DATA EXCERPT:
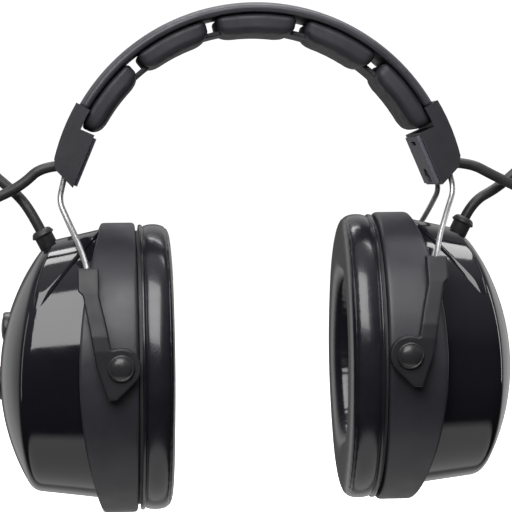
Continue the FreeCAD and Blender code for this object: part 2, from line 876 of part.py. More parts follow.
def build_cushion(side):
    face, back, z = "cushion_face_x", "ring_inner_x - 1.2", "cup_z"
    outer = oval_slab(f"{side}_pad_outer", "cushion_half_width", "cushion_half_height", face, back, z)
    ear = oval_slab(
        f"{side}_pad_ear", "ear_half_width", "ear_half_height", f"{face} - 1", f"{back} + 1", z
    )
    ring = cut(f"{side}_pad_ring", outer, ear)
    rounded = fillet(
        f"{side}_pad_round", ring, "cushion_round", lambda e: e.BoundBox.XMax < number(face) + 0.1
    )
    seat(rounded, side, f"{side}_cushion")
    plate = oval_slab(
        f"{side}_plate_outer", "plate_outer_width", "plate_outer_height", back, "ring_inner_x", z
    )
    opening = oval_slab(
        f"{side}_plate_port",
        "plate_port_width",
        "plate_port_height",
        f"{back} - 1",
        "ring_inner_x + 1",
        z,
    )
    seat(cut(f"{side}_plate_cut", plate, opening), side, f"{side}_cushion_plate")


def build_inside(side):
    """Foam, baffle and speaker, and the electronics of that side."""
    foam = oval_slab(
        f"{side}_foam_slab",
        "foam_half_width",
        "foam_half_height",
        "ring_inner_x + ring_wall",
        "foam_end_x",
        "cup_z",
    )
    seat(foam, side, f"{side}_foam_liner")

    back = "baffle_x + baffle_thick"
    disc = oval_slab(
        f"{side}_baffle_disc", "baffle_half_width", "baffle_half_height", "baffle_x", back, "base_z"
    )
    posts = []
    for y in (-1, 1):
        for z in (-1, 1):
            start = (back, f"{y} * post_y", f"speaker_z + {z} * post_rise")
            posts.append(rod(f"{side}_post", "post_radius", start, "post_length", "x"))
    port_start = ("baffle_x - 2", "0", "speaker_z")
    sound_port = rod(f"{side}_sound_port", "sound_port_radius", port_start, "baffle_thick + 4", "x")
    baffle = cut(f"{side}_baffle_cut", fuse(f"{side}_baffle_all", disc, *posts), sound_port)
    seat(baffle, side, f"{side}_baffle")

    cone_start = (back, "0", "speaker_z")
    cone = rod(f"{side}_speaker_frame", "speaker_radius", cone_start, "speaker_thick", "x")
    magnet_start = (f"{back} + speaker_thick", "0", "speaker_z")
    magnet = rod(f"{side}_speaker_magnet", "magnet_radius", magnet_start, "magnet_thick", "x")
    seat(fuse(f"{side}_speaker_all", cone, magnet), side, f"{side}_speaker")
    if side == "left":
        build_board()
    else:
        build_battery_bay()


BOARD_X = "baffle_x + baffle_thick + post_length"


def build_board():
    """The circuit board on the left baffle's posts, with a switch behind each button."""
    board_face = f"{BOARD_X} + board_thick"
    wide = ("-board_half_width", "board_half_width")
    board = block("board", (BOARD_X, board_face), wide, ("board_foot", "board_head"))
    switches = []
    for name, z in KEY_LEVELS.items():
        reach = f"{key_foot(z)} - key_travel - 0.2 - ({board_face})"
        start = (board_face, "key_y", z)
        switches.append(rod(f"switch_{name}", "switch_radius", start, reach, "x"))
    seat(fuse("board_all", board, *switches), "left", "circuit_board")
    for name, z in KEY_LEVELS.items():
        build_key(name, z)


def build_battery_bay():
    """The cradle on the right baffle's posts, with its two cells and their contacts."""
    cradle = block(
        "cradle_block",
        (BOARD_X, "cradle_end_x"),
        ("-cradle_half_width", "cradle_half_width"),
        ("cradle_foot", "cradle_head"),
    )
    hollow = block(
        "cradle_hollow",
        (f"{BOARD_X} + cradle_wall - 0.2", "cradle_end_x + 1"),
        ("cradle_wall - cradle_half_width", "cradle_half_width - cradle_wall"),
        ("cradle_foot + cradle_end_wall", "cradle_head - cradle_end_wall"),
    )
    seat(cut("cradle_cut", cradle, hollow), "right", "battery_cradle")
    cells = []
    contacts = []
    cell_end = "cell_foot + cell_length"
    for y in (-1, 1):
        side_y = f"{y} * cell_y"
        for name, radius, z, length in (
            ("cell", "cell_radius", "cell_foot", "cell_length"),
            ("cell_tip", "cell_tip_radius", cell_end, "contact_thick"),
        ):
            at = ("cell_x", side_y, z)
            cells.append(primitive("Cylinder", name, at=at, Radius=radius, Height=length))
        for z in ("cradle_foot + cradle_end_wall", f"{cell_end} + contact_thick"):
            at = ("cell_x", side_y, z)
            contact = primitive(
                "Cylinder", "contact", at=at, Radius="contact_radius", Height="contact_thick"
            )
            contacts.append(contact)
    seat(fuse("cells", *cells), "right", "batteries")
    seat(fuse("contacts_all", *contacts), "right", "battery_contacts")


def key_foot(z):
    """Where a button's inner end lies: a fixed depth under the domed face."""
    rise = f"sqrt(face_radius ^ 2 - ({z} - face_z) ^ 2)"
    return f"shell_crest_x - face_radius + {rise} - key_depth"


def build_key(name, z):
    """A round push button: a flange inside the shell and a rounded cap outside."""
    foot = key_foot(z)
    stem = rod(f"key_{name}_stem", "key_radius", (foot, "key_y", z), "key_length", "x")
    flange = rod(f"key_{name}_flange", "key_radius + 1", (foot, "key_y", z), "1.2", "x")
    rounded = fillet(
        f"key_{name}_round",
        stem,
        "key_round",
        lambda e: e.BoundBox.XMin > number(f"{foot} + key_length") - 0.1 and e.BoundBox.YLength > 1,
    )
    seat(fuse(f"key_{name}_all", rounded, flange), "left", f"{name}_button")


def grommet_piece(kind, name, distance, height, **sizes):
    """A round piece on the grommet's leaning axis, from a distance below its mouth."""
    at = (
        f"grommet_x - ({distance}) * sin(grommet_lean)",
        "0",
        f"grommet_z - ({distance}) * cos(grommet_lean)",
    )
    turn = ((0, 1, 0), number("grommet_lean"))
    return primitive(kind, name, turn=turn, at=at, Height=height, **sizes)


def build_top_cover(side):
    """A raised cover over the top of the shell, and the grommet where the cable goes in."""
    raised = shell_sides(f"{side}_cover_form", "-cover_rise")
    core = shell_sides(f"{side}_cover_core", "0")
    column = doc.addObject("Part::Extrusion", f"{side}_cover_column")
    column.Base = primitive(
        "Ellipse",
        f"{side}_cover_outline",
        turn=((0, 0, 1), 90),
        at=("cover_x", "0", "-100"),
        MajorRadius="cover_reach",
        MinorRadius="cover_depth",
    )
    column.DirMode = "Custom"
    column.Dir = Vector(0, 0, 1)
    column.Solid = True
    bind(column, LengthFwd="60")
    cover = cut(f"{side}_cover_cut", common(f"{side}_cover_raised", raised, column), core)
    seat(cover, side, f"{side}_top_cover")
    sleeve = grommet_piece(
        "Cylinder", f"{side}_sleeve", "grommet_length", "grommet_length", Radius="grommet_radius"
    )
    lip = grommet_piece(
        "Cone",
        f"{side}_sleeve_lip",
        "2",
        "2",
        Radius1="grommet_radius + 0.8",
        Radius2="grommet_radius",
    )
    seat(fuse(f"{side}_grommet_all", sleeve, lip), side, f"{side}_cable_grommet")


# ---------------------------------------------------------------- cable loops

# Corners of each loop outside its cap, on to the cup's grommet: (x, y, z).
CABLE_CORNERS = {
    "right": [
        (78.4, -5.0, -46.4),
        (87.6, -4.9, -51.4),
        (97.8, -4.4, -56.2),
        (108.2, -3.4, -61.6),
        (118.0, -1.6, -65.2),
        (127.3, 1.0, -62.0),
        (132.6, 2.6, -53.4),
        (131.9, 3.4, -43.3),
        (124.9, 3.8, -36.0),
        (114.9, 3.8, -35.3),
        (106.6, 3.8, -41.6),
        (98.9, 3.6, -48.9),
        (90.4, 2.6, -56.0),
    ],
    "left": [
        (77.4, 5.0, -46.4),
        (84.6, 4.9, -53.2),
        (93.8, 4.5, -57.9),
        (104.0, 3.6, -61.4),
        (114.4, 2.2, -64.4),
        (124.4, -0.4, -61.8),
        (131.4, -2.2, -54.4),
        (132.4, -3.2, -44.4),
        (126.8, -3.6, -36.1),
        (117.4, -3.8, -33.4),
        (108.4, -3.8, -37.6),
        (100.6, -3.8, -44.6),
        (93.0, -3.4, -51.4),
        (85.8, -2.2, -57.6),
    ],
}


def build_cable(side):
    start = Vector(*(number(text) for text in CABLE_START[side]))
    corners = [start] + [Vector(*corner) for corner in CABLE_CORNERS[side]]
    drop = "left_drop" if side == "left" else "0"
    shift = Vector(number(f"{drop} * sin(slide_lean)"), 0, number(f"-{drop} * cos(slide_lean)"))
    finish = Vector(number("grommet_x"), 0, number("grommet_z")) + shift
    last_run = number("cable_last_run")
    axis = Vector(number("sin(grommet_lean)"), 0, number("cos(grommet_lean)"))
    corners += [finish + axis * last_run, finish]
    solid, radii, length = tube(f"{side}_loop", corners, number("cable_radius"))
    print(f"{side} cable: {length:.0f} mm, bends", " ".join(f"{r:.0f}" for r in radii))
    seat(group(solid), side, f"{side}_cable_loop", parked=False)


build_band()
build_liner()
for side_name in SIDES:
    build_cap(side_name)
    build_yoke(side_name)
    build_ring(side_name)
    build_shell(side_name)
    build_cushion(side_name)
    build_inside(side_name)
    build_top_cover(side_name)
    build_cable(side_name)

doc.recompute()
for obj in doc.Objects:
    if any(word in ("Invalid", "Error") for word in obj.State):
        raise RuntimeError(f"{obj.Name} ({obj.Label}) failed: {obj.State}")
for piece in nodes:
    if piece.Shape.isNull() or not piece.Shape.isValid():
        raise RuntimeError(f"{piece.Label} is not a valid shape")
    piece.Shape.exportStep(f"parts/{piece.Label}.step")
print(len(nodes), "nodes")
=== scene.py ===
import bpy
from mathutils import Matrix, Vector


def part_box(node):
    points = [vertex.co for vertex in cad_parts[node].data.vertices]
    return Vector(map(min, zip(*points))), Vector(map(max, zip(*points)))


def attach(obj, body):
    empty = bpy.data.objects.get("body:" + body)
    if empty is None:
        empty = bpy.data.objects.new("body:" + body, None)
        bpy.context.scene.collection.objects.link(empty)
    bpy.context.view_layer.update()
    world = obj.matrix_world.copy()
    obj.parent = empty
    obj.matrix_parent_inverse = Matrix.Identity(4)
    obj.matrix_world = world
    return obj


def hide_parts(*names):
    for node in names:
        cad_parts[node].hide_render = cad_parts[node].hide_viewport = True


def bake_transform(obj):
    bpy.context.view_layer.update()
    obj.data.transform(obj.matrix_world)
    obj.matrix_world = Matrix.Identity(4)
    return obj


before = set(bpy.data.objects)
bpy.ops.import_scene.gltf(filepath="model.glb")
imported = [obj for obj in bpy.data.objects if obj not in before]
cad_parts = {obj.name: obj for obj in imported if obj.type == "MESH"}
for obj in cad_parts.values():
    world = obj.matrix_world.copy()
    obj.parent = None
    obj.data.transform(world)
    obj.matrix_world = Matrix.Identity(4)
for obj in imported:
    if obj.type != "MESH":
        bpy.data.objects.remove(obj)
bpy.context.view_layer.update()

import math

import bmesh
import bpy
import numpy as np
from mathutils import Vector
from mathutils.kdtree import KDTree

# A headband earmuff. Camera, lights, floor and materials are in metres. The pieces are in
# millimetres: those of a cup are built as the right-hand one and placed on either side by at().

MM = 0.001
SIDES = ("left", "right")
rng = np.random.default_rng(7)


def centre(node):
    low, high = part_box(node)
    return np.array((low + high) / 2)


# The left cup is the right one turned half round about Z and parked a little lower.
LEFT_SHIFT = centre("left_mounting_ring") - centre("right_mounting_ring") * (-1, -1, 1)


def at(side, points, parked=True):
    """Right-hand millimetres to the row frame in metres, on that side."""
    placed = np.asarray(points, float) * MM
    if side == "left":
        placed = placed * (-1, -1, 1)
        if parked:
            placed = placed + LEFT_SHIFT
    return placed


# ------------------------------------------------------------------ camera, light and floor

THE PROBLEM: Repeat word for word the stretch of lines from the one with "obj.matrix_world = world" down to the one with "imported = [obj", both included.

RESPONSE FOR THIS EXERCISE:
    obj.matrix_world = world
    return obj


def hide_parts(*names):
    for node in names:
        cad_parts[node].hide_render = cad_parts[node].hide_viewport = True


def bake_transform(obj):
    bpy.context.view_layer.update()
    obj.data.transform(obj.matrix_world)
    obj.matrix_world = Matrix.Identity(4)
    return obj


before = set(bpy.data.objects)
bpy.ops.import_scene.gltf(filepath="model.glb")
imported = [obj for obj in bpy.data.objects if obj not in before]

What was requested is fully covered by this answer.